Ora, não há liberdade se você gasta quase todo seu salário em aluguel. Não há liberdade se você não tem onde deixar seu filho para poder trabalhar. Não há liberdade se você não pode pagar o metrô para procurar um emprego.

Como aponta Lakoff, o acesso à saúde, à educação e a luta para reduzir a desigualdade são questões de liberdade. Ao prometer congelar aluguéis, Mamdani não estava falando de economia, mas de dignidade… e de economia.

A Armadilha

As campanhas progressistas, no Brasil e no mundo, fracassam em um ponto estratégico. Elas caem na armadilha que dá nome ao livro de Lakoff: "Não pense num elefante".

O que acontece quando eu digo para você não pensar num elefante?, questiona o autor. Você pensa, imediatamente, em um elefante. Lakoff adverte: ao debater com seu oponente usando a linguagem e os frames dele, você perde. Apenas ativa e reforça o enquadramento do adversário na mente do público.

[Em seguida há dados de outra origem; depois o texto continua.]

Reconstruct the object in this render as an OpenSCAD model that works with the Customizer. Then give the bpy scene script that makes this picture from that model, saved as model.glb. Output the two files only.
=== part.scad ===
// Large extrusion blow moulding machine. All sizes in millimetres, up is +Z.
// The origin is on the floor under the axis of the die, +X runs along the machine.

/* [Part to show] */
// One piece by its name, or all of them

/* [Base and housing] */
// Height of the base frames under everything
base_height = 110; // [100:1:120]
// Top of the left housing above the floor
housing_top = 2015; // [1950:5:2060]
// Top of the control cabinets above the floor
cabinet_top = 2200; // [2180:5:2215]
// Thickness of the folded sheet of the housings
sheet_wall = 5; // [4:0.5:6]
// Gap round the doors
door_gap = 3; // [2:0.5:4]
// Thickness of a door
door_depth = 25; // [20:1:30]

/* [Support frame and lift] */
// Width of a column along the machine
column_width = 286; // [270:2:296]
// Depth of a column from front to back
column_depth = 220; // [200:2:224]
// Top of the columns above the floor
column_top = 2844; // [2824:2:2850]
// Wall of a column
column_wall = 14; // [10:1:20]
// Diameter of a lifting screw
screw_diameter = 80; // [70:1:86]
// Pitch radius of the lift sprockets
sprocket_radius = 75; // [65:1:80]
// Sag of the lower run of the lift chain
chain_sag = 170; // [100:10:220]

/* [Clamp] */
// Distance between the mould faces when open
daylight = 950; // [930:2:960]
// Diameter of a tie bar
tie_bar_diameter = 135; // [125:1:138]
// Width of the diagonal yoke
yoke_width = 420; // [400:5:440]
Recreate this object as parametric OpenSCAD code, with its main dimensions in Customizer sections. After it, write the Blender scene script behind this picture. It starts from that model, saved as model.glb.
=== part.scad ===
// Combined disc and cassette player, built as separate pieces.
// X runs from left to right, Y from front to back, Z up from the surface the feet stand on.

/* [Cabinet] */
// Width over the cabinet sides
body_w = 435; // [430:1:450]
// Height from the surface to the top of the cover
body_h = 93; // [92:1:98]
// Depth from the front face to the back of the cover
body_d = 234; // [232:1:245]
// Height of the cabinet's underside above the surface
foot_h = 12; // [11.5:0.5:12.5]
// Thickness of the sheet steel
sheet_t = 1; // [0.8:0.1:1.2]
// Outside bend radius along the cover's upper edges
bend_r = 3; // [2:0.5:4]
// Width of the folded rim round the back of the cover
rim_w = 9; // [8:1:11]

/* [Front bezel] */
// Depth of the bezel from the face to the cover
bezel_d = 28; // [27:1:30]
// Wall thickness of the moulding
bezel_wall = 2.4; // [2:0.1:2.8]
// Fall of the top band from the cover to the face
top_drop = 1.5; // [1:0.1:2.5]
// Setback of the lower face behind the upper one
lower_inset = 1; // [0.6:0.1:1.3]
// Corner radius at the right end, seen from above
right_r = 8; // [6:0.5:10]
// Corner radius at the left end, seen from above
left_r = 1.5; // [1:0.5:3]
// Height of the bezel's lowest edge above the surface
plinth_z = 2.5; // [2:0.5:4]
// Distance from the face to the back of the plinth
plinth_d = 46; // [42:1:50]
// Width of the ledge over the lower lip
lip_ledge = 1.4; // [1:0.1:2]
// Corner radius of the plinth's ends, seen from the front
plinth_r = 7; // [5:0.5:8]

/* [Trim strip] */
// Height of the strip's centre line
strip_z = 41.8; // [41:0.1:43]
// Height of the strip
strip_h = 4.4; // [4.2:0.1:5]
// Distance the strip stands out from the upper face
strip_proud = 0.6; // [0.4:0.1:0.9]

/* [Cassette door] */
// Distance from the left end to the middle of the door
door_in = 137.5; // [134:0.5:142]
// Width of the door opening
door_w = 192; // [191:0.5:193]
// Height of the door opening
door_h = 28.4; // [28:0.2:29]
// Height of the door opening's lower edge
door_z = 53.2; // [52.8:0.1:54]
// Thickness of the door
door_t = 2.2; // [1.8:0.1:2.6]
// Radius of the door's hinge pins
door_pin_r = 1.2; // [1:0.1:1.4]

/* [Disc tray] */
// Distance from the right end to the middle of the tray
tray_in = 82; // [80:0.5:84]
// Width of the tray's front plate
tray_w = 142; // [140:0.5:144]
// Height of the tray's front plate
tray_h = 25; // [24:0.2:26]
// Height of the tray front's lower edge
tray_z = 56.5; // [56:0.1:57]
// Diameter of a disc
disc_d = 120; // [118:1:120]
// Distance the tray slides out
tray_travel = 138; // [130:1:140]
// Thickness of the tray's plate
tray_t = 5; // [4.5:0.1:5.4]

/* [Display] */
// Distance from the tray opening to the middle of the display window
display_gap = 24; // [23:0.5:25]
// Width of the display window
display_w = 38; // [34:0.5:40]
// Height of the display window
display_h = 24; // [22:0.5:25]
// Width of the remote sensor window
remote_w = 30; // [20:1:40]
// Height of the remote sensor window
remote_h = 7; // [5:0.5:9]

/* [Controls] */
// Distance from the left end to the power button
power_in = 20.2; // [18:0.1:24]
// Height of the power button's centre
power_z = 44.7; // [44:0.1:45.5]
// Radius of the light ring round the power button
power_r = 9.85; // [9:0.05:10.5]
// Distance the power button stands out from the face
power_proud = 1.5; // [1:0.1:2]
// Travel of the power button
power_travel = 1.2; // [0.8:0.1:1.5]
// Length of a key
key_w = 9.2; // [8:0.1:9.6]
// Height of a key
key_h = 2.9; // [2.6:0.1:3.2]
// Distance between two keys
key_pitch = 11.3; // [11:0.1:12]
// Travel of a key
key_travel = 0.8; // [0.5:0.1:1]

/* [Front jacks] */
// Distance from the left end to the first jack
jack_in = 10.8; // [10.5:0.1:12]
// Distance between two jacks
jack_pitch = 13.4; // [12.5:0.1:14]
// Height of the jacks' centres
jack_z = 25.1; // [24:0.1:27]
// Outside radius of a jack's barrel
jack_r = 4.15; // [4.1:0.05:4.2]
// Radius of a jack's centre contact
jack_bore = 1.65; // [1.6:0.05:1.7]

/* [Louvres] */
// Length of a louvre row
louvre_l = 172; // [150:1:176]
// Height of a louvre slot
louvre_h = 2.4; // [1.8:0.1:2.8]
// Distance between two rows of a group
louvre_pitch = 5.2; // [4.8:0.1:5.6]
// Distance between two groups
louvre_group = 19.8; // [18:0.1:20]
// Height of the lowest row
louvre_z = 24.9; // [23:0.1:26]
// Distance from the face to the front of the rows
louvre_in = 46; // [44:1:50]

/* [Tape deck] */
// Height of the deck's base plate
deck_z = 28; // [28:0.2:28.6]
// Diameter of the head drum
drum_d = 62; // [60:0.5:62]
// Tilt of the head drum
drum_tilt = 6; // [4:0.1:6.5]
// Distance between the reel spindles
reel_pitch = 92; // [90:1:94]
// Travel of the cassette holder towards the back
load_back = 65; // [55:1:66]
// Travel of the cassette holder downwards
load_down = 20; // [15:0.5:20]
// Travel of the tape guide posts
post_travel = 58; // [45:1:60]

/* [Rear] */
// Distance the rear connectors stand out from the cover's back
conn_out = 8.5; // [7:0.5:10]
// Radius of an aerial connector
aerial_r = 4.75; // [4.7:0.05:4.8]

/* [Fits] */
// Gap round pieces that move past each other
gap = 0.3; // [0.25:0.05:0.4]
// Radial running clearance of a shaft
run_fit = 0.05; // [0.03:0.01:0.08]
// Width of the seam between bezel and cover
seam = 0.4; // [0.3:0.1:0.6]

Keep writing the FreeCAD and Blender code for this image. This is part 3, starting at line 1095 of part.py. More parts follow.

Foi o erro de Nixon ao cravar na TV: "Eu não sou um bandido". A única imagem que restou na mente do público foi a de "bandido". Da mesma forma acontece quando a esquerda brasileira repete inadvertidamente o slogan “Deus, pátria e família” para ironizar bolsonaristas.

Política é Identidade

Pensemos. A estratégia conservadora raramente se move ao centro. Eles falam com sua base, usam os frames de sua base e ativam sua visão de mundo. Perceba a dificuldade de encaixar o governador de São Paulo, Tarcísio de Freitas, como representante desse espectro. O grande sucesso da direita nos últimos anos, em contraponto a uma esquerda sempre na defensiva, foi ostentar suas ferramentas simbólicas.

A tentativa progressista de "rasgar o verbo com os fatos" - “como assim pobre vota na direita?” - muitas vezes falha, uma vez que os fatos são ignorados se não se encaixam na moldura mental pré-existente do indivíduo.

A lição da vitória de Mamdani em Nova York é um lembrete urgente: a verdade, sozinha, não o libertará. Em vez de se mover para um "centro" mítico e pedir desculpas por suas convicções, o campo progressista precisa ter clareza de seus próprios valores, enquadrá-los com eficácia e repeti-los com convicção.